Les héros et les rois, les grands poètes et les philosophes sont morts ; et des hommes, dont la vie a une importance bien moins grande, se débattent contre la nécessité de la mort. Et cependant ils ne passent leur vie que dans des rêves inquiétants, dans de vaines préoccupations ; ils cherchent le mal partout et ne savent pas au fond ce qui leur manque. S’ils le savaient, ils négligeraient tout le reste pour se livrer exclusivement à l’étude de la nature, puisqu’il s’agit d’un état dans lequel l’homme, après avoir terminé son existence actuelle, persistera durant l’éternité.

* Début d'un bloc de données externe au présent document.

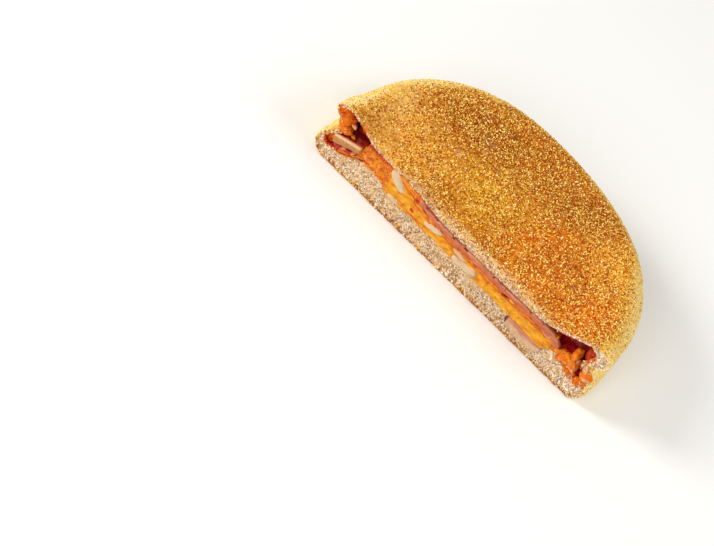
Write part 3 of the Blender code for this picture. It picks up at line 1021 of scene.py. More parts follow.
@dataclass
class Bread:
    """The dough: crust, pocket and the torn crumb of the cut."""

    form: DoughForm = field(default_factory=DoughForm)
    browning: Browning = field(default_factory=Browning)
    steps: Steps = Steps(over=62, shoulder=10, wall=26, base_bend=7, under=14)
    columns: int = 230
    face_steps: Steps = Steps(over=330, shoulder=16, wall=110, base_bend=20, under=340)
    across: int = 30
    crust_width: float = 0.3 * MM
    recess: float = 0.8 * MM
    right_lip_width: float = 2.4 * MM  # how much wider the dough is above the fold of its right end
    right_lip_reach: float = 6 * MM
    upper_from: float = 9 * MM  # the height from which dough belongs to the upper crust
    crack_x: float = 43.3 * MM
    crack_sway: float = 0.3 * MM
    crack_width: float = 0.85 * MM
    crack_low: float = 5.0 * MM
    crack_high: float = 11 * MM

    def crust(self, angle: float, steps: Steps) -> Array:
        """One profile of the bare crust, uneven as dough is, in from the solid's outside.

        Args:
            angle: the angle round the middle of the cut.
            steps: how finely it is divided.

        Returns:
            Points measured from the middle of the cut.
        """
        form = self.form
        r, z = form.outside(angle, steps)
        place = swung(angle, r, z)
        out_r, out_z = -np.gradient(z), np.gradient(r)
        length = np.maximum(np.hypot(out_r, out_z), 1e-9)
        uneven = 0.09 * MM * lumps(place, 8 * MM, 21, 2) + 0.06 * MM * lumps(place, 2 * MM, 22, 2)
        shift = (uneven - form.skin) * smooth(z / (2 * MM))
        r = np.maximum(r + out_r / length * shift, 0) * (r > 0)
        return swung(angle, r, z + out_z / length * shift)

    def pocket(self, angle: float, steps: Steps) -> Array:
        """One profile of the pocket's skin, smeared and lumpy.

        Args:
            angle: the angle round the middle of the cut.
            steps: how finely it is divided.

        Returns:
            Points measured from the middle of the cut.
        """
        r, z = self.form.inside(angle, steps)
        if angle < math.pi / 2:
            near = math.exp(-((float(self.form.from_cut(angle)) / self.right_lip_reach) ** 2))
            high = smooth((z - self.form.pinch_height) / (3.5 * MM)) * smooth((r - 39 * MM) / (6 * MM))
            r = r - self.right_lip_width * near * high
        place = swung(angle, r, z)
        place[:, 2] += 0.16 * MM * lumps(place, 2.4 * MM, 31, 3)
        return place

    def crust_values(self, place: Array) -> dict[str, Array]:
        """Tint of the bare crust, and how thickly meal lies on it.

        Args:
            place: points measured from the middle of the cut.

        Returns:
            The numbers of each point, by attribute name.
        """
        x, y, z = (place[..., i] for i in range(3))
        form = self.form
        edge = (np.hypot(x, y) - form.radius + 1.2 * MM * lumps(place, 6 * MM, 41, 2)) / MM
        side = smooth((edge + 5.5) / 3) * smooth((z - 0.9 * MM) / (1.2 * MM))
        thick = 0.62 + 0.38 * lumps(place, 5 * MM, 42, 2)
        high = z - self.upper_from
        top = (1 - 0.95 * side) * smooth(high / (3 * MM)) * thick * (0.3 + 0.7 * smooth(y / MM - 0.2))
        pale_streak = bump(x + 0.25 * y, -35 * MM, 10 * MM) * smooth(1.5 - y / (20 * MM))
        top = top * (1 - 0.7 * pale_streak)
        heel = 0.7 * smooth(2.4 - z / MM) * smooth((z - 0.3 * MM) / (0.5 * MM))
        lip = smooth(1.2 - y / (0.9 * MM)) * smooth(high / (2 * MM)) * smooth((x + 24 * MM) / (6 * MM))
        return {
            "tint": self.browning.colours(form, x, y, z),
            "meal_top": np.clip(top, 0, 1),
            "lip": lip,
            "meal_side": np.clip(np.maximum(side * thick, heel), 0, 1),
        }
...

Le quatrième livre traite spécialement de l’anthropologie. Nous serions entraînés trop loin, si nous voulions citer les nombreuses et souvent surprenantes observations sur lesquelles le poëte fonde ses doctrines. Ces doctrines sont celles d’Épicure ; et, comme nous ne nous préoccupons pas des origines des hypothèses physiologiques, mais du développement des conceptions fondamentales, nous nous bornerons au peu que nous avons dit plus haut sur la théorie épicurienne des sensations.

Ce livre se termine par une analyse détaillée de l’amour et des relations sexuelles. Ni les préventions qu’inspire d’ordinaire le système d’Épicure ni la brillante invocation à Vénus, par laquelle débute le poème, ne nous ont préparés au ton grave et sévère avec lequel Lucrèce traite ce nouveau sujet.